* **Task objective**: Check every line below for the string "parts", and copy the lines that contain it.

* **Raw data**:

● ● ● ● ● ● ●

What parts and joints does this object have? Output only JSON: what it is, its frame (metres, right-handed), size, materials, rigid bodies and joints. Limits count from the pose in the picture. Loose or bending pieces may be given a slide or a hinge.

● ● ● ● ● ● ●

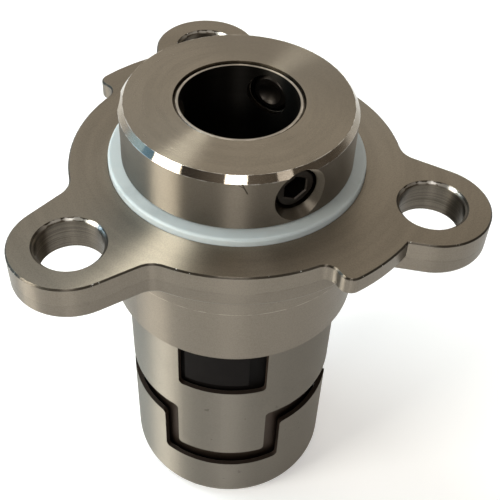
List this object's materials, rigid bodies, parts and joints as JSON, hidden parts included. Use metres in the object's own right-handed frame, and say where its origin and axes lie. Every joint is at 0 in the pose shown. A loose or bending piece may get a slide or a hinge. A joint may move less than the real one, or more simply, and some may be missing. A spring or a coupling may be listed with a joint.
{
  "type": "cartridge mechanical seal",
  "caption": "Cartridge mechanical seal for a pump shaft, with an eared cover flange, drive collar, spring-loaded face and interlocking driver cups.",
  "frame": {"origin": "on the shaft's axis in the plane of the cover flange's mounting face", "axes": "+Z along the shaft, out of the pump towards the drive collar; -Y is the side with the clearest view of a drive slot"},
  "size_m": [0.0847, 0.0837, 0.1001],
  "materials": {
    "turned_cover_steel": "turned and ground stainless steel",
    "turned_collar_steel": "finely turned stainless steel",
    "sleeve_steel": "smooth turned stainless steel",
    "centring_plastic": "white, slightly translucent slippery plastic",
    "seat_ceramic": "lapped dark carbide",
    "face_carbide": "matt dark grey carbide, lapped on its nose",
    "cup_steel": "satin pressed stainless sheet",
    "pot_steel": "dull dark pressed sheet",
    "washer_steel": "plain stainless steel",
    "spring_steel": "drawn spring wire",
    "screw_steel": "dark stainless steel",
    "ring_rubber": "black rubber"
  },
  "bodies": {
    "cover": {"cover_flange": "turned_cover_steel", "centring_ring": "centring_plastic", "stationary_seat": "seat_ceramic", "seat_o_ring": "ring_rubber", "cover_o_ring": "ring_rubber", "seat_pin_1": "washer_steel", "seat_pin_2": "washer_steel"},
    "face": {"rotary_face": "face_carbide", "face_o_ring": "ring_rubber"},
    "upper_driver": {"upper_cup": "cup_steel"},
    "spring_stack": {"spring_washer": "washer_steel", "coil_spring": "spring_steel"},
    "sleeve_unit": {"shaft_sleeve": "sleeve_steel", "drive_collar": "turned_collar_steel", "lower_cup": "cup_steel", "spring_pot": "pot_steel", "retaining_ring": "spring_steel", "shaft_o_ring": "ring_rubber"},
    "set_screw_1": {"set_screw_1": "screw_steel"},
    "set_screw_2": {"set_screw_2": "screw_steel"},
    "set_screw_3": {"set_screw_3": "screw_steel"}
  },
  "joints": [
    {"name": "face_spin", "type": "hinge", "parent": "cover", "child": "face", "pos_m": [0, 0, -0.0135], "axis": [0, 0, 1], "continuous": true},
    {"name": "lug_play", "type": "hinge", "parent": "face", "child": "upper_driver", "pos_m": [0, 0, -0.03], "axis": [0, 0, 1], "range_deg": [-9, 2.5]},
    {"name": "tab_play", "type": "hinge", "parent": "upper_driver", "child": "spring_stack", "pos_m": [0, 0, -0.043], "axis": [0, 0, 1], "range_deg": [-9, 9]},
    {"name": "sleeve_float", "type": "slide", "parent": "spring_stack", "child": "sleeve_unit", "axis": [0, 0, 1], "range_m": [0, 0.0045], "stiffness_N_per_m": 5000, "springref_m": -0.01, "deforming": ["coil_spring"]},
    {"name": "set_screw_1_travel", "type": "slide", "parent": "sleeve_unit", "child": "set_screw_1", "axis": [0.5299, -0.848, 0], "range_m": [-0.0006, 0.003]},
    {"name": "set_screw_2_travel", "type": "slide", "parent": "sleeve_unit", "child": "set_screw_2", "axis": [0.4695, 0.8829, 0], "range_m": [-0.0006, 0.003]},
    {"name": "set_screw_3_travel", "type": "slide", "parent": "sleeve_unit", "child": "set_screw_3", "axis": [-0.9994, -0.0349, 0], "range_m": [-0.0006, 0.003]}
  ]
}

● ● ● ● ● ● ●

* **Correct result**:
What parts and joints does this object have? Output only JSON: what it is, its frame (metres, right-handed), size, materials, rigid bodies and joints. Limits count from the pose in the picture. Loose or bending pieces may be given a slide or a hinge.
List this object's materials, rigid bodies, parts and joints as JSON, hidden parts included. Use metres in the object's own right-handed frame, and say where its origin and axes lie. Every joint is at 0 in the pose shown. A loose or bending piece may get a slide or a hinge. A joint may move less than the real one, or more simply, and some may be missing. A spring or a coupling may be listed with a joint.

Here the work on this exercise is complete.